# start of Input

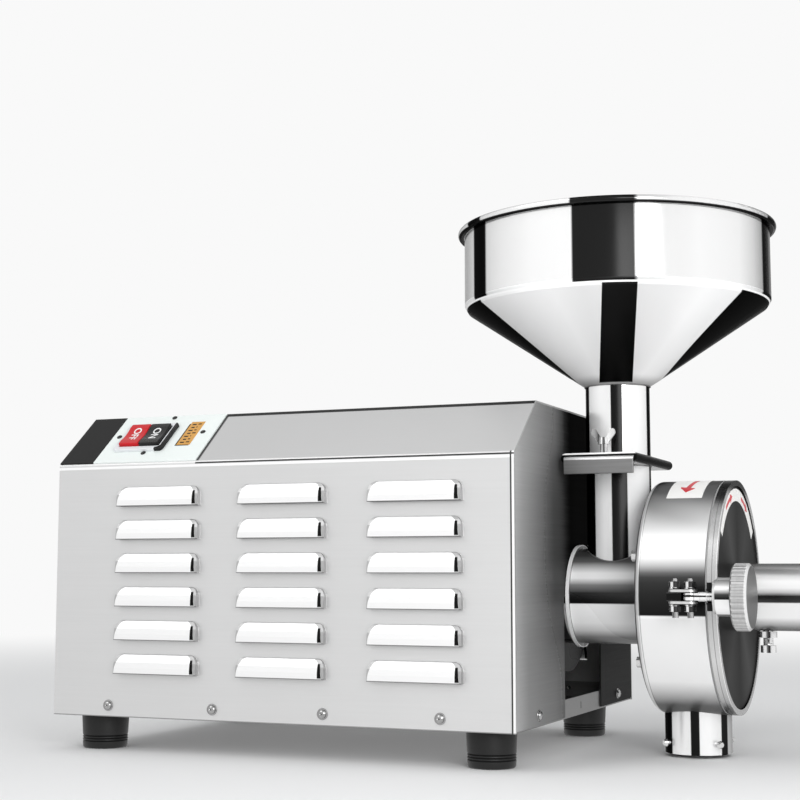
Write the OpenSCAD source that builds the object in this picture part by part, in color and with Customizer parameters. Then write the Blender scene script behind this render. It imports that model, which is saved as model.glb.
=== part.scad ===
// Electric grain mill: a louvred motor cabinet drives a feed screw and a pair of
// toothed grinding burrs inside a drum with a hinged, clamped front cover.
// Millimetres, +Z up. X runs along the shaft towards the drum, the feet stand on Z = 0.

/* [Cabinet] */
// Length of the cabinet along the shaft
body_l = 427; // [415:1:460]
// Depth of the cabinet, front face to back face
body_w = 350; // [335:1:380]
// Height of the upper edge of the front face above the floor
fold_z = 248; // [246:1:256]
// Height of the roof above the floor
roof_z = 294; // [290:1:303]
// How far the sloping panel runs back from the front face
slope_run = 56; // [48:1:60]
// Thickness of the cabinet sheet
sheet_t = 1.5; // [1:0.1:2]
// Outside radius of the cabinet's bends
bend_r = 3.5; // [2.5:0.5:6]
// Depth of the inward flange round the end panels
panel_flange = 12; // [8:1:16]
// Height of the base tray's upturned lips
tray_lip = 16; // [15:1:20]
// Height of the cabinet screws above the cabinet's lower edge
screw_rise = 9.5; // [8:0.5:10.5]

/* [Feet] */
// Radius of a rubber foot at its top
foot_r = 21; // [16:0.5:24]
// Height of the feet
foot_h = 30; // [28:0.5:34]
// Distance of the feet from the cabinet's ends
foot_end = 32; // [28:1:50]
// Distance of the front feet from the front face
foot_front = 33; // [28:1:44]
// Distance of the rear feet from the back face
foot_rear = 56; // [44:1:64]

/* [Louvres] */
// Width of one louvre
louvre_w = 81; // [60:1:86]
// Height of one louvre
louvre_h = 17; // [13:0.5:19]
// How far a louvre stands out of the sheet
louvre_d = 6; // [4:0.5:7]
// Corner radius of a louvre's upper corners
louvre_r = 8; // [5:0.5:11]
// Distance between louvre columns
louvre_step_x = 119.5; // [108:0.5:124]
// Distance between louvre rows
louvre_step_z = 28.7; // [26:0.1:30]
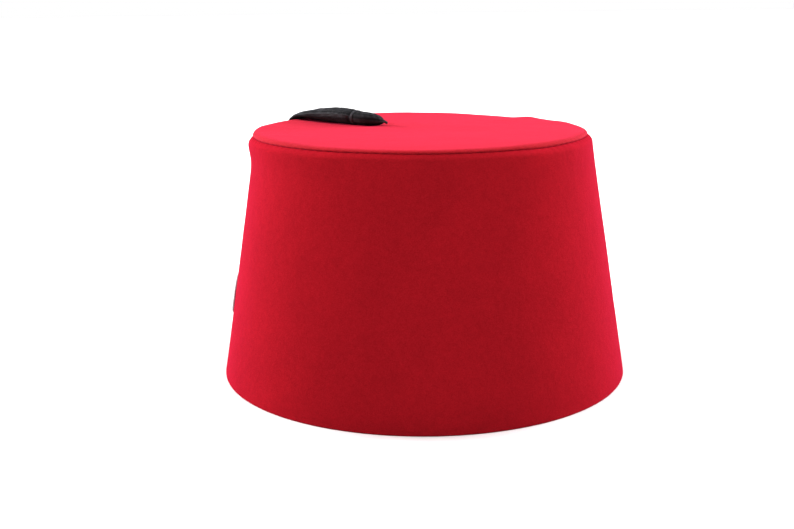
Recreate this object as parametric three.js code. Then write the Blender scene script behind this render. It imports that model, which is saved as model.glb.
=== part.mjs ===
// A fez: a stiff, tapered felt crown with a sewn-in felt top, and a black thread tassel that starts
// near the middle of the top, lies across it and falls over the edge. A small embroidered badge sits
// low on one side.
// Millimetres, +Z up. The origin is the middle of the rim, in the plane that the hat stands on.
import * as THREE from 'three';

// Driving dimensions.
const crownHeight = 115; // from the rim to the flat of the top
const rimRadius = 96.5; // outside of the wall at the rim
const slopeRadius = 77.7; // outside of the wall if its slope went on up to crownHeight
const feltThickness = 2.4;
const hemRounding = 0.6; // the felt's turned edge at the rim
const shoulderHeight = 109.6; // where the wall starts to roll in towards the top
const seamHeight = 112.6; // upper end of the wall, where the top is sewn on
const seamRadius = 76.1;
const seamGap = 0.3; // clearance kept between touching pieces
const edgeOverhang = 0.7; // how far the top's rounded edge stands out past the seam
const edgeRoll = 4.2; // width of the top's rounded edge
const topSag = 0.2; // how far the middle of the top lies under its edge
const aroundCrown = 72; // facets around the crown

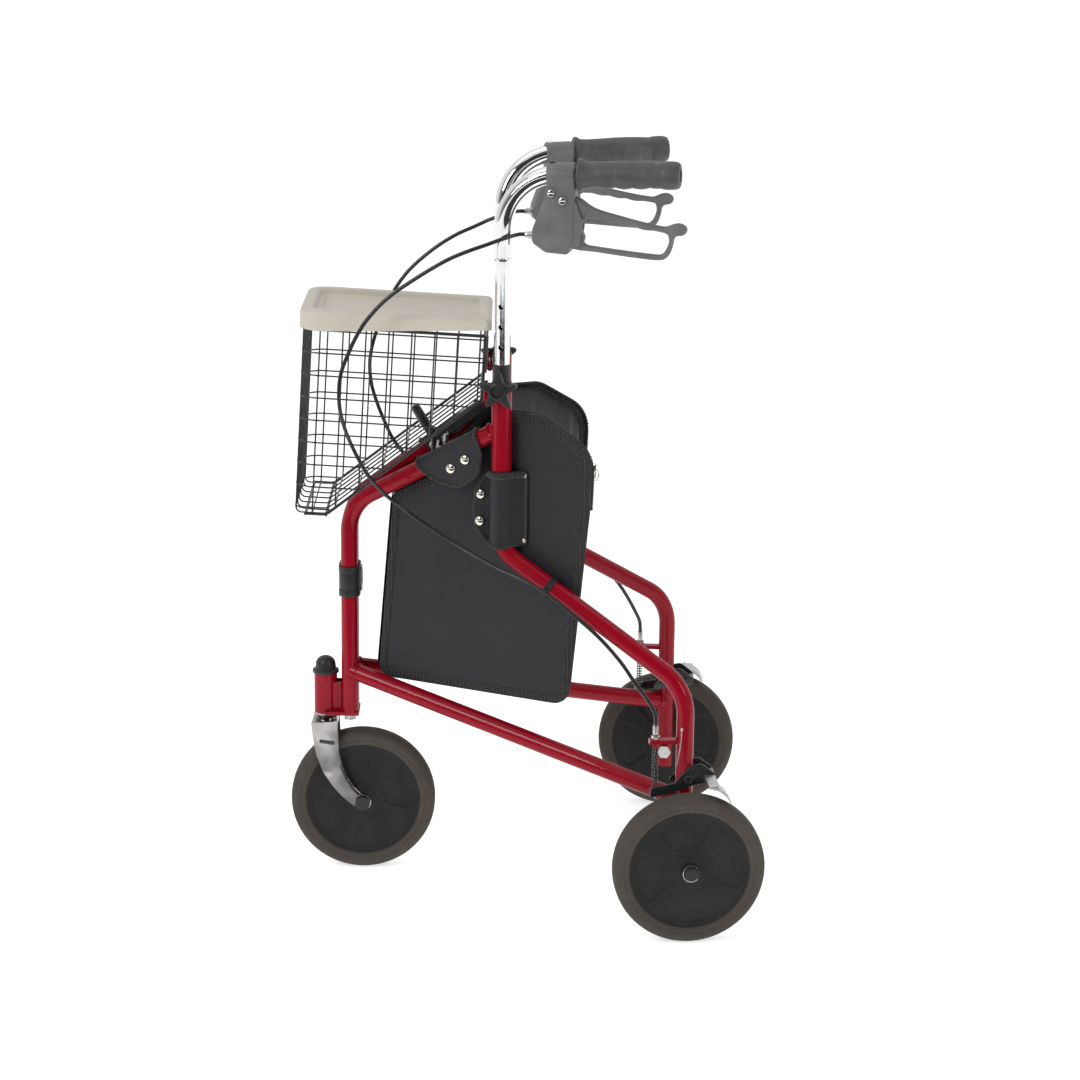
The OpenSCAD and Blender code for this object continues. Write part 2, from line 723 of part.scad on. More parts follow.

# end of Input

Stated exercise: Set down every line of the listing above again, exactly as given.

Correct response:
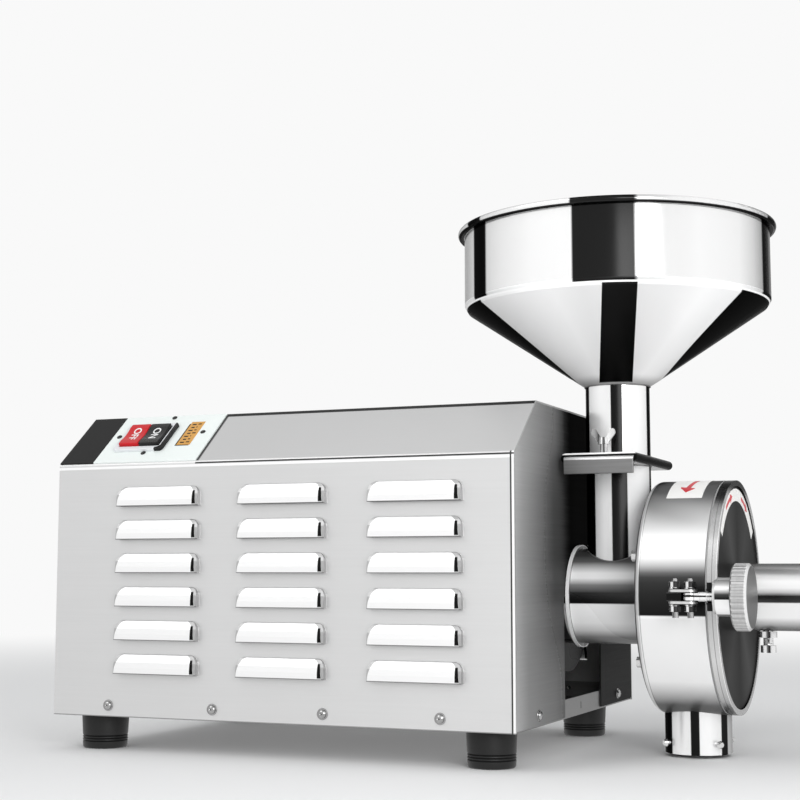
Write the OpenSCAD source that builds the object in this picture part by part, in color and with Customizer parameters. Then write the Blender scene script behind this render. It imports that model, which is saved as model.glb.
=== part.scad ===
// Electric grain mill: a louvred motor cabinet drives a feed screw and a pair of
// toothed grinding burrs inside a drum with a hinged, clamped front cover.
// Millimetres, +Z up. X runs along the shaft towards the drum, the feet stand on Z = 0.

/* [Cabinet] */
// Length of the cabinet along the shaft
body_l = 427; // [415:1:460]
// Depth of the cabinet, front face to back face
body_w = 350; // [335:1:380]
// Height of the upper edge of the front face above the floor
fold_z = 248; // [246:1:256]
// Height of the roof above the floor
roof_z = 294; // [290:1:303]
// How far the sloping panel runs back from the front face
slope_run = 56; // [48:1:60]
// Thickness of the cabinet sheet
sheet_t = 1.5; // [1:0.1:2]
// Outside radius of the cabinet's bends
bend_r = 3.5; // [2.5:0.5:6]
// Depth of the inward flange round the end panels
panel_flange = 12; // [8:1:16]
// Height of the base tray's upturned lips
tray_lip = 16; // [15:1:20]
// Height of the cabinet screws above the cabinet's lower edge
screw_rise = 9.5; // [8:0.5:10.5]

/* [Feet] */
// Radius of a rubber foot at its top
foot_r = 21; // [16:0.5:24]
// Height of the feet
foot_h = 30; // [28:0.5:34]
// Distance of the feet from the cabinet's ends
foot_end = 32; // [28:1:50]
// Distance of the front feet from the front face
foot_front = 33; // [28:1:44]
// Distance of the rear feet from the back face
foot_rear = 56; // [44:1:64]

/* [Louvres] */
// Width of one louvre
louvre_w = 81; // [60:1:86]
// Height of one louvre
louvre_h = 17; // [13:0.5:19]
// How far a louvre stands out of the sheet
louvre_d = 6; // [4:0.5:7]
// Corner radius of a louvre's upper corners
louvre_r = 8; // [5:0.5:11]
// Distance between louvre columns
louvre_step_x = 119.5; // [108:0.5:124]
// Distance between louvre rows
louvre_step_z = 28.7; // [26:0.1:30]
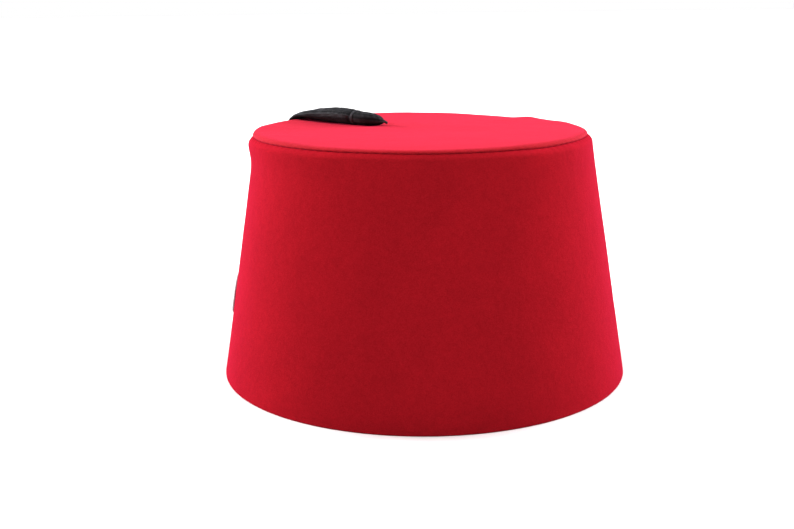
Recreate this object as parametric three.js code. Then write the Blender scene script behind this render. It imports that model, which is saved as model.glb.
=== part.mjs ===
// A fez: a stiff, tapered felt crown with a sewn-in felt top, and a black thread tassel that starts
// near the middle of the top, lies across it and falls over the edge. A small embroidered badge sits
// low on one side.
// Millimetres, +Z up. The origin is the middle of the rim, in the plane that the hat stands on.
import * as THREE from 'three';

// Driving dimensions.
const crownHeight = 115; // from the rim to the flat of the top
const rimRadius = 96.5; // outside of the wall at the rim
const slopeRadius = 77.7; // outside of the wall if its slope went on up to crownHeight
const feltThickness = 2.4;
const hemRounding = 0.6; // the felt's turned edge at the rim
const shoulderHeight = 109.6; // where the wall starts to roll in towards the top
const seamHeight = 112.6; // upper end of the wall, where the top is sewn on
const seamRadius = 76.1;
const seamGap = 0.3; // clearance kept between touching pieces
const edgeOverhang = 0.7; // how far the top's rounded edge stands out past the seam
const edgeRoll = 4.2; // width of the top's rounded edge
const topSag = 0.2; // how far the middle of the top lies under its edge
const aroundCrown = 72; // facets around the crown

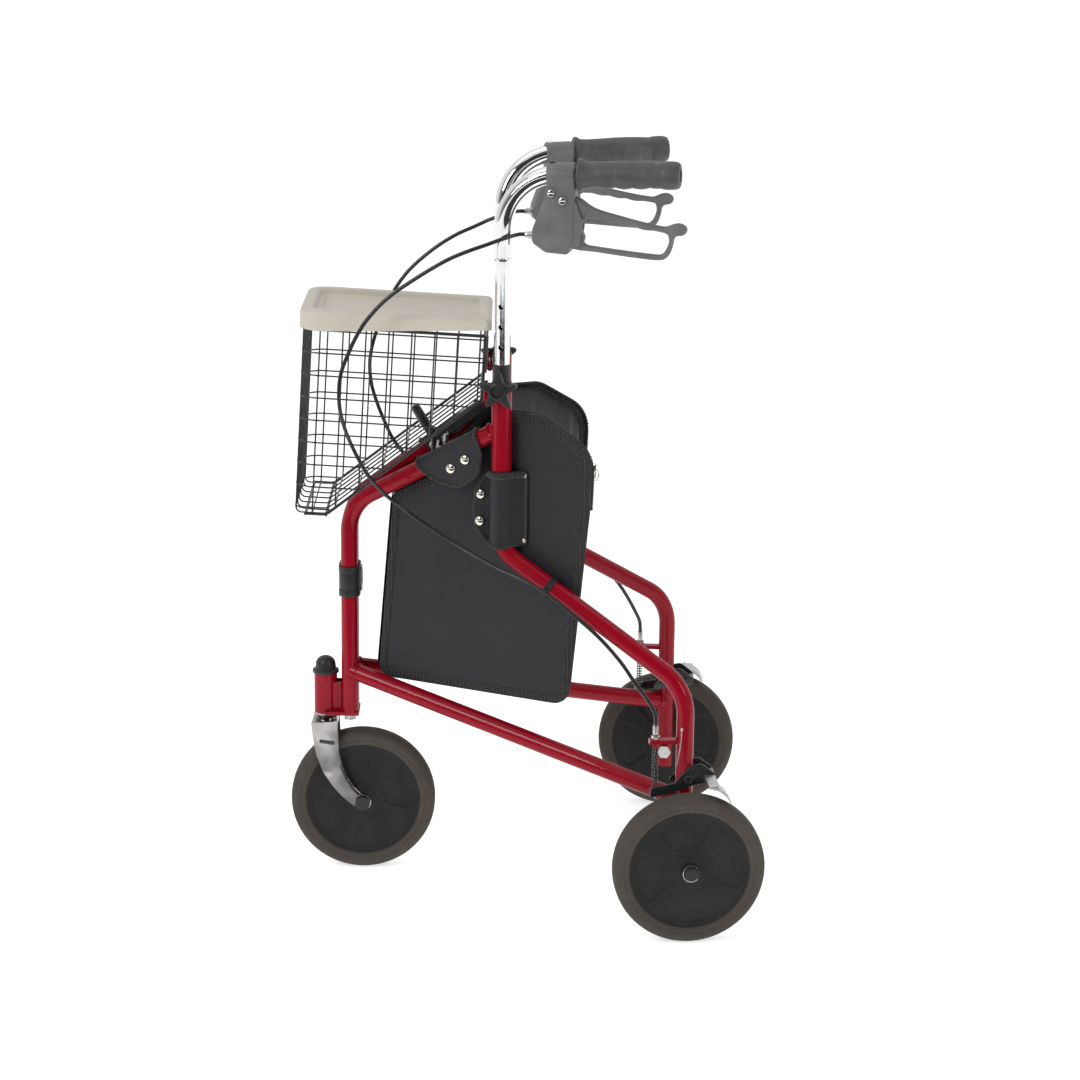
The OpenSCAD and Blender code for this object continues. Write part 2, from line 723 of part.scad on. More parts follow.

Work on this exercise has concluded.